I've since read two of his books -- By Light Alone and Jack Glass -- and he really is that good. Jack Glass, his thirteenth novel, is an impressive deconstruction of golden-age science fiction and detective stories. It's very readable, and if you wanted you could leave it at that. There's a lot more going on, though; it seemed to me that Roberts wasn't so much playing with genre tropes as he was actively interrogating them. Great stuff.

After you've read the book (and you should), take a look at this fascinating review by Jonathan McCalmont. 

Fantasy: Railsea, by China Mieville

It almost feels like cheating to put a China Mieville novel in my best of the year. We all know he's good, and we all know I like his books. But Railsea was probably the most fun I had all year. It's Mieville's take on Moby-Dick: Sham ap Soorap rides aboard the moletrain Medes, hunting her captain's great nemesis, the monstrous mole named Mocker-Jack. 
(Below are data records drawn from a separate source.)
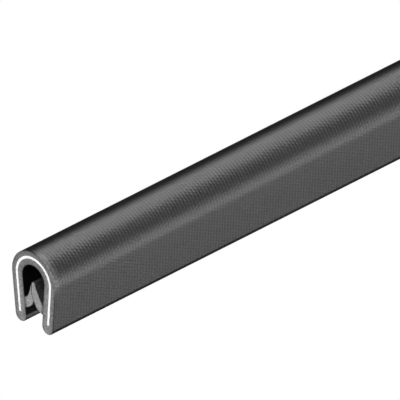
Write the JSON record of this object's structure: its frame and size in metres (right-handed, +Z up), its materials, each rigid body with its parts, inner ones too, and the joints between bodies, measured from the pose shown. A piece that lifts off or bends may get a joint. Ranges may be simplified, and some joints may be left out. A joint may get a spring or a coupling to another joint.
{
  "type": "edge trim seal",
  "caption": "U-shaped strip that grips the edge of a sheet: a soft plastic cover over a bent steel core, with retaining lips inside its legs.",
  "frame": {"origin": "on the surface that the strip stands on, midway between its two feet and halfway along it", "axes": "+Y along the strip, +X across it, +Z up from the feet to the crown"},
  "size_m": [0.012, 1, 0.0168],
  "materials": {
    "cover": "satin dark grey to black plasticised PVC with a fine grain outside, plain cut ends",
    "core": "bright sheared edge of bare steel strip"
  },
  "bodies": {
    "root": {"pvc_cover": "cover", "steel_core": "core"}
  },
  "joints": []
}
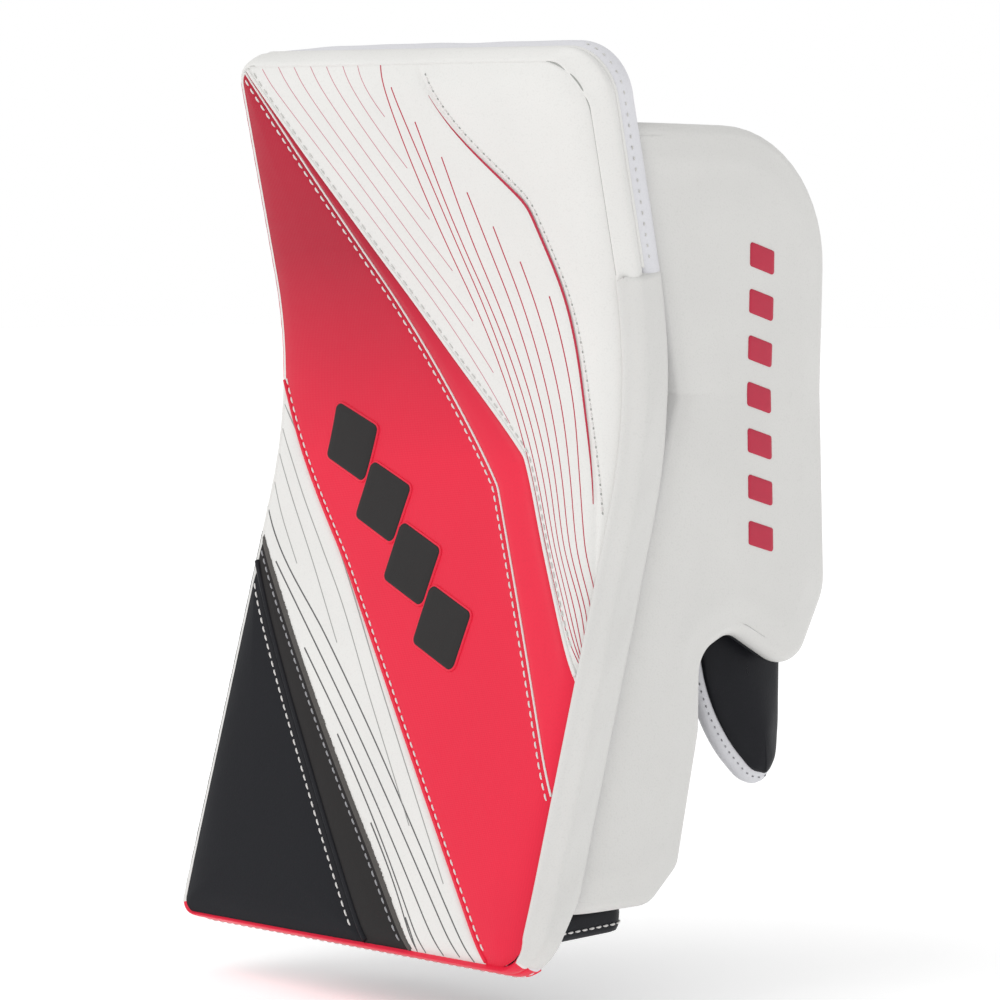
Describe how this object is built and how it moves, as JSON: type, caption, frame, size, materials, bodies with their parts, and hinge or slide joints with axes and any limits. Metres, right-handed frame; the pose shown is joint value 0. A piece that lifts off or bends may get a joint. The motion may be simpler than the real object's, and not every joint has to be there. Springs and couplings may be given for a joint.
{
  "type": "goalie blocker",
  "caption": "Padded goalie blocker for the right hand: bent board, side shield, hinged finger stalls, thumb guard and wrist strap.",
  "frame": {"origin": "centre of the cuff's mouth, where the hand goes in", "axes": "+Z along the board towards the wrist end, +X to the thumb side and the side shield, +Y from the face towards the palm"},
  "size_m": [0.2143, 0.1732, 0.3754],
  "materials": {
    "white_leather": "satin synthetic leather",
    "red_leather": "satin synthetic leather",
    "black_leather": "satin synthetic leather",
    "charcoal_leather": "matte synthetic leather",
    "palm_leather": "matte grained synthetic leather",
    "black_fabric": "woven nylon",
    "lining_fabric": "brushed jersey",
    "webbing": "woven webbing",
    "hook_and_loop": "hook and loop",
    "foam": "closed-cell foam",
    "plate_plastic": "polyethylene sheet"
  },
  "bodies": {
    "blocker": {"base_front_band": "red_leather", "base_rear_band": "red_leather", "core_foam": "foam", "cuff_binding": "webbing", "cuff_lining": "lining_fabric", "cuff_loop_patch": "hook_and_loop", "cuff_shell": "black_fabric", "edge_piping": "white_leather", "face_badge": "charcoal_leather", "face_panel_black": "black_leather", "face_panel_charcoal": "charcoal_leather", "face_panel_lined": "white_leather", "face_panel_red": "red_leather", "face_panel_striped": "white_leather", "face_panel_white": "white_leather", "face_trim_red": "red_leather", "hand_liner": "black_fabric", "hand_pad": "foam", "palm": "palm_leather", "palm_patch": "palm_leather", "rear_cover": "black_fabric", "shield_cover": "white_leather", "shield_dashes": "red_leather", "shield_foam": "foam", "shield_lining": "black_fabric", "shield_mount_strip": "white_leather", "shield_stiffener": "plate_plastic", "sidewall_front_band": "white_leather", "sidewall_rear_band": "white_leather", "soft_face_foam": "foam", "stiffener_plate": "plate_plastic", "strap_anchor": "webbing", "thumb_base": "black_fabric", "tip_guard_cover": "palm_leather", "tip_guard_foam": "foam", "wrist_gusset": "black_fabric"},
    "index_finger": {"index_stall": "palm_leather"},
    "index_fingertip": {"index_tip": "palm_leather"},
    "little_finger": {"little_stall": "palm_leather"},
    "little_fingertip": {"little_tip": "palm_leather"},
    "middle_finger": {"middle_stall": "palm_leather"},
    "middle_fingertip": {"middle_tip": "palm_leather"},
    "ring_finger": {"ring_stall": "palm_leather"},
    "ring_fingertip": {"ring_tip": "palm_leather"},
    "strap": {"strap_hook_patch": "hook_and_loop", "wrist_strap": "webbing"},
    "thumb": {"thumb_guard_cover": "white_leather", "thumb_guard_face": "black_leather", "thumb_guard_foam": "foam", "thumb_stall": "palm_leather"}
  },
  "joints": [
    {"name": "little_knuckle", "type": "hinge", "parent": "blocker", "child": "little_finger", "pos_m": [-0.0412, -0.0135, -0.21157], "axis": [1, 0, 0], "range_deg": [0, 80]},
    {"name": "little_middle_joint", "type": "hinge", "parent": "little_finger", "child": "little_fingertip", "pos_m": [-0.0412, -0.02472, -0.24872], "axis": [1, 0, 0], "range_deg": [0, 80]},
    {"name": "ring_knuckle", "type": "hinge", "parent": "blocker", "child": "ring_finger", "pos_m": [-0.0176, -0.0135, -0.21157], "axis": [1, 0, 0], "range_deg": [0, 80]},
    {"name": "ring_middle_joint", "type": "hinge", "parent": "ring_finger", "child": "ring_fingertip", "pos_m": [-0.0176, -0.02616, -0.2535], "axis": [1, 0, 0], "range_deg": [0, 80]},
    {"name": "middle_knuckle", "type": "hinge", "parent": "blocker", "child": "middle_finger", "pos_m": [0.006, -0.0135, -0.21157], "axis": [1, 0, 0], "range_deg": [0, 80]},
    {"name": "middle_middle_joint", "type": "hinge", "parent": "middle_finger", "child": "middle_fingertip", "pos_m": [0.006, -0.02674, -0.25542], "axis": [1, 0, 0], "range_deg": [0, 80]},
    {"name": "index_knuckle", "type": "hinge", "parent": "blocker", "child": "index_finger", "pos_m": [0.0296, -0.0135, -0.21157], "axis": [1, 0, 0], "range_deg": [0, 80]},
    {"name": "index_middle_joint", "type": "hinge", "parent": "index_finger", "child": "index_fingertip", "pos_m": [0.0296, -0.02588, -0.25255], "axis": [1, 0, 0], "range_deg": [0, 80]},
    {"name": "thumb_hinge", "type": "hinge", "parent": "blocker", "child": "thumb", "pos_m": [0.06044, 0.05209, -0.14184], "axis": [1, 0, 0], "range_deg": [0, 25]},
    {"name": "strap_opening", "type": "hinge", "parent": "blocker", "child": "strap", "pos_m": [-0.0534, 0.00751, -0.0383], "axis": [0, -0.23, 0.9732], "range_deg": [0, 110]}
  ],
  "couplings": [
    {"joint": "little_middle_joint", "follows": "little_knuckle", "ratio": 1},
    {"joint": "ring_middle_joint", "follows": "ring_knuckle", "ratio": 1},
    {"joint": "middle_middle_joint", "follows": "middle_knuckle", "ratio": 1},
    {"joint": "index_middle_joint", "follows": "index_knuckle", "ratio": 1}
  ]
}
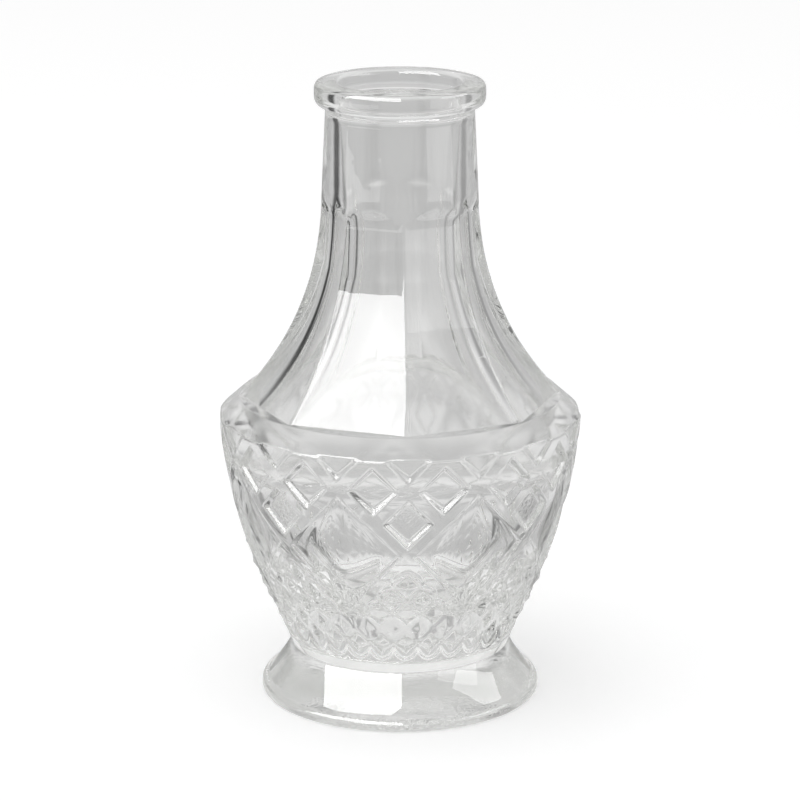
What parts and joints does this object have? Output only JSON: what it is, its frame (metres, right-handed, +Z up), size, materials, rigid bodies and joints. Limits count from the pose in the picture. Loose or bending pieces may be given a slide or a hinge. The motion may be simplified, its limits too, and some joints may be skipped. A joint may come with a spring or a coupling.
{
  "type": "bottle vase",
  "caption": "Clear pressed-glass bottle vase with a flared foot, a bowl in diamond and stud relief, a panelled shoulder and a round neck with a rolled lip.",
  "frame": {"origin": "centre of the foot, on the surface that the vase stands on", "axes": "+Z up the vase's axis; -Y is the front, where a ridge between two shoulder panels faces"},
  "size_m": [0.0752, 0.0752, 0.13],
  "materials": {
    "clear_glass": "clear fire-polished glass, colourless with a faint grey-green tint in its thick edges"
  },
  "bodies": {
    "root": {"glass_body": "clear_glass"}
  },
  "joints": []
}
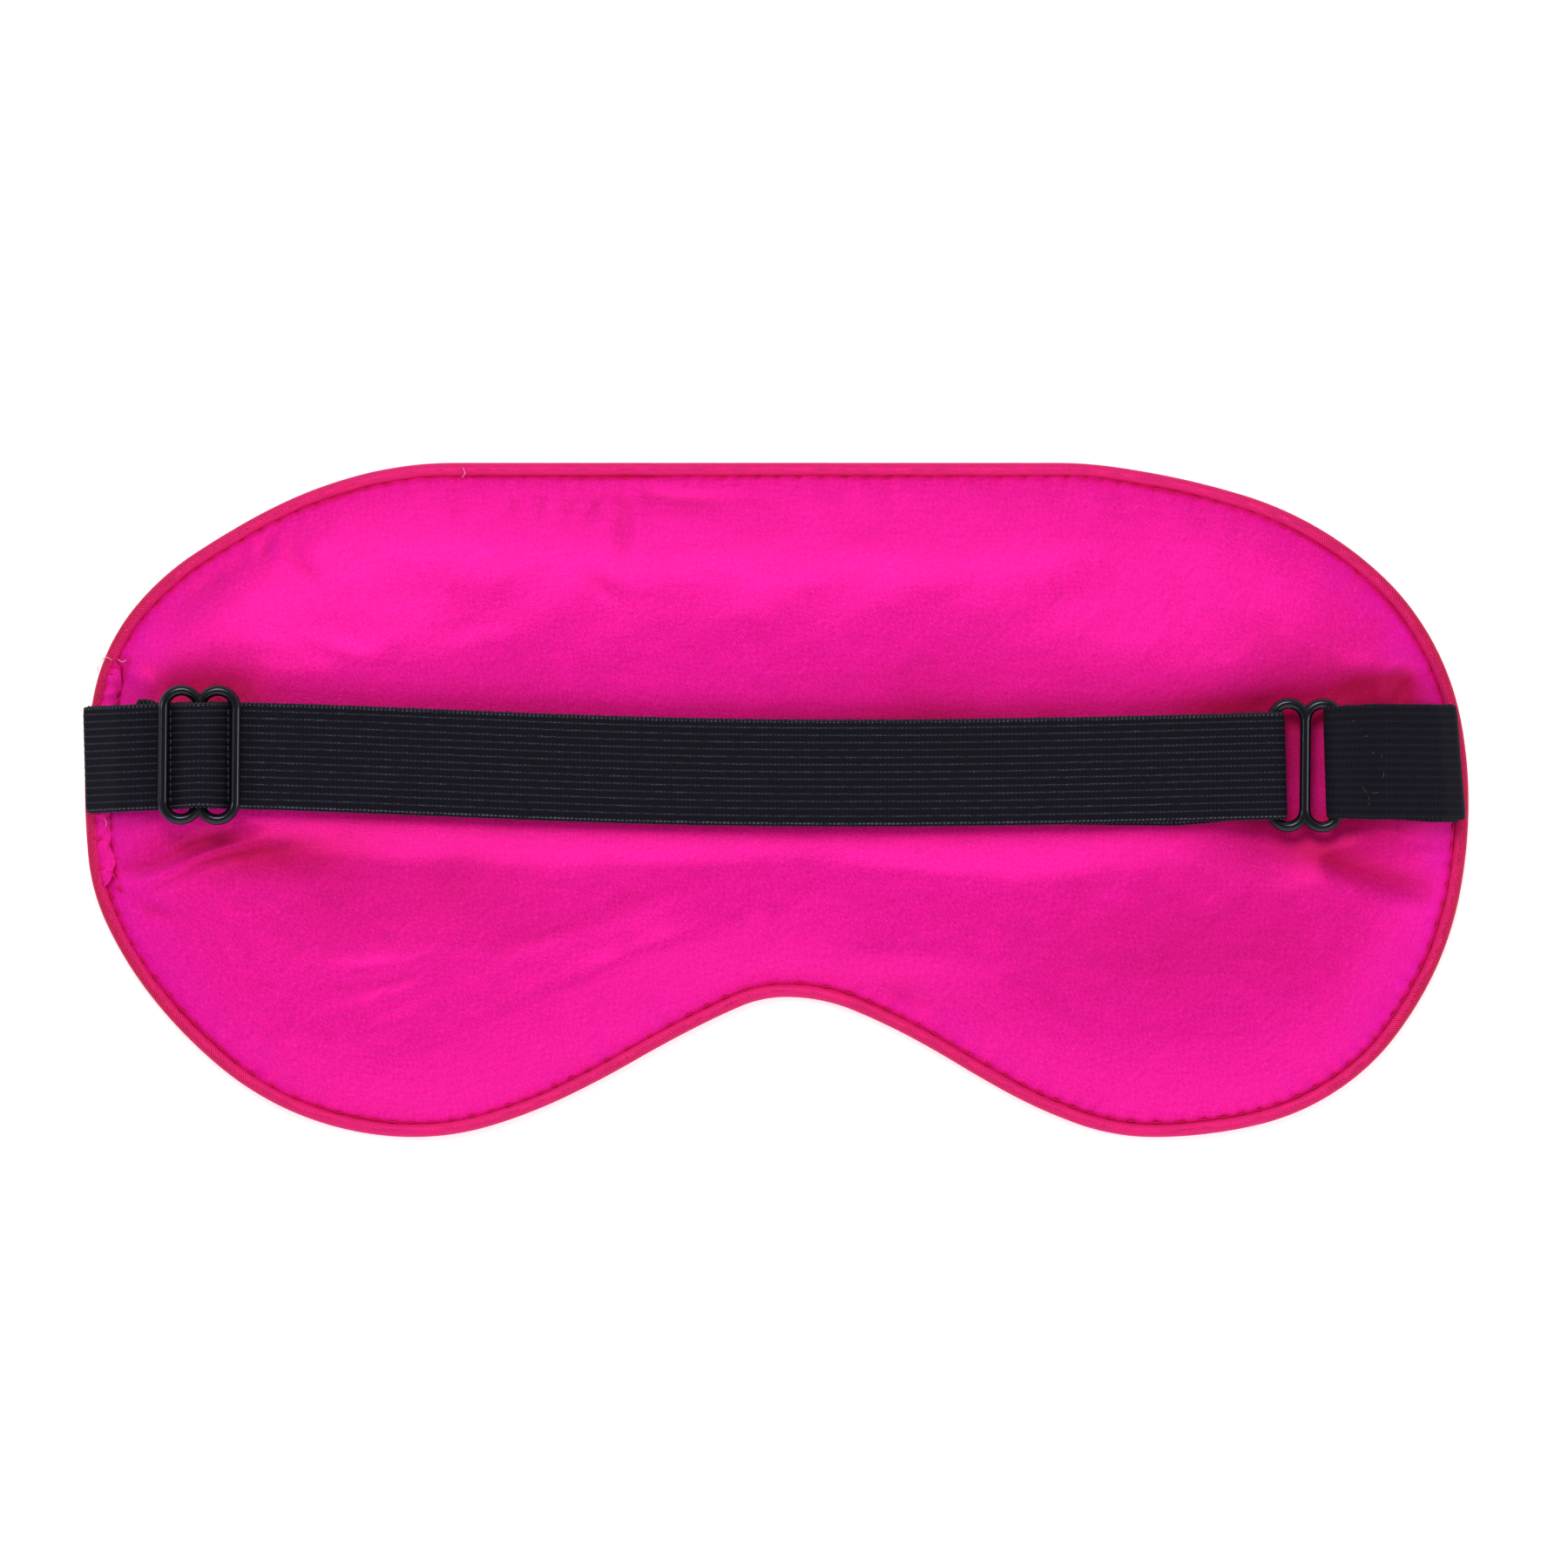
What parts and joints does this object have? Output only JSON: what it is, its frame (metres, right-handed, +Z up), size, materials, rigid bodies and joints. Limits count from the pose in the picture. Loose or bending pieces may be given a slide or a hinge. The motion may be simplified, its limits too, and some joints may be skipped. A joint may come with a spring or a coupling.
{
  "type": "sleep eye mask",
  "caption": "Padded satin sleep mask with piped edge and nose notch, and a flat elastic head strap with a wire slider and ring, lying on its outer face.",
  "frame": {"origin": "centre of the outline's box, on the surface the outer face rests on", "axes": "+X along the mask towards the ring's side, +Y towards the forehead edge, +Z up, out of the face side"},
  "size_m": [0.2001, 0.0974, 0.0144],
  "materials": {
    "satin": "pink satin, soft sheen",
    "piping_satin": "pink satin cut on the bias, ribbed twill",
    "blackout_cloth": "matt",
    "padding": "soft sheet padding",
    "filler_cord": "spun cotton",
    "elastic": "black ribbed knit",
    "black_wire": "black lacquer, semi-gloss",
    "pink_thread": "spun sewing thread",
    "black_thread": "spun sewing thread"
  },
  "bodies": {
    "mask": {"outer_panel": "satin", "blackout_liner": "blackout_cloth", "padding": "padding", "inner_panel": "satin", "piping_cover": "piping_satin", "piping_cord": "filler_cord", "edge_seam_thread": "pink_thread", "left_seam_tack": "pink_thread", "right_seam_tack": "pink_thread", "closing_stitches": "pink_thread"},
    "band": {"elastic_strap": "elastic", "ring_tab": "elastic"},
    "slider_unit": {"slider": "black_wire", "loop_tack": "black_thread"},
    "ring_unit": {"ring": "black_wire"}
  },
  "joints": [
    {"name": "strap_lift", "type": "slide", "parent": "mask", "child": "band", "axis": [0, 0, 1], "range_m": [0, 0.012], "stiffness_N_per_m": 30, "deforming": ["elastic_strap", "ring_tab"]},
    {"name": "slider_slide", "type": "slide", "parent": "band", "child": "slider_unit", "axis": [0.9999, -0.0157, 0], "range_m": [0, 0.135], "deforming": ["elastic_strap"]},
    {"name": "ring_tilt", "type": "hinge", "parent": "band", "child": "ring_unit", "pos_m": [0.0762, 0.005, 0.00957], "axis": [0.0094, 1, 0], "range_deg": [-10, 10], "deforming": ["elastic_strap", "ring_tab"]}
  ]
}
There's a little bit of latter-day Quentin Tarantino in Railsea, in that Mieville is being pretty self-indulgent. If that sort of thing frustrates you, so might Railsea. I found Mieville's affection for his source material, and the fun he was having, completely charming.

Honourable mentions: Dinocalypse Now, by Chuck Wending; The Drowning Girl, by Caitlin R. Kiernan. Which maybe isn't really a fantasy novel. Whatever it is, it's excellent.

Other Thing: The Intuitionist by Colson Whitehead

Okay, so this is another cheat. You'll find The Intuitionist in the literary fiction section of the book store, but I think you could make a very solid argument that it is equally a genre novel. Its plot is science-fictional, with a healthy dose of mystery: an ideological war between two schools of elevator repair, the Intuitionists and the Empiricists, and a search for the perfect elevator. But its prose, and its concern with race relations and social progress, are pure literary fiction.

However you want to label it -- and really, does it matter? -- The Intuitionist is a wonderful book. It may have helped that I read it while I was visiting New York (where it is apparently set), but I suspect I would have enjoyed it anywhere.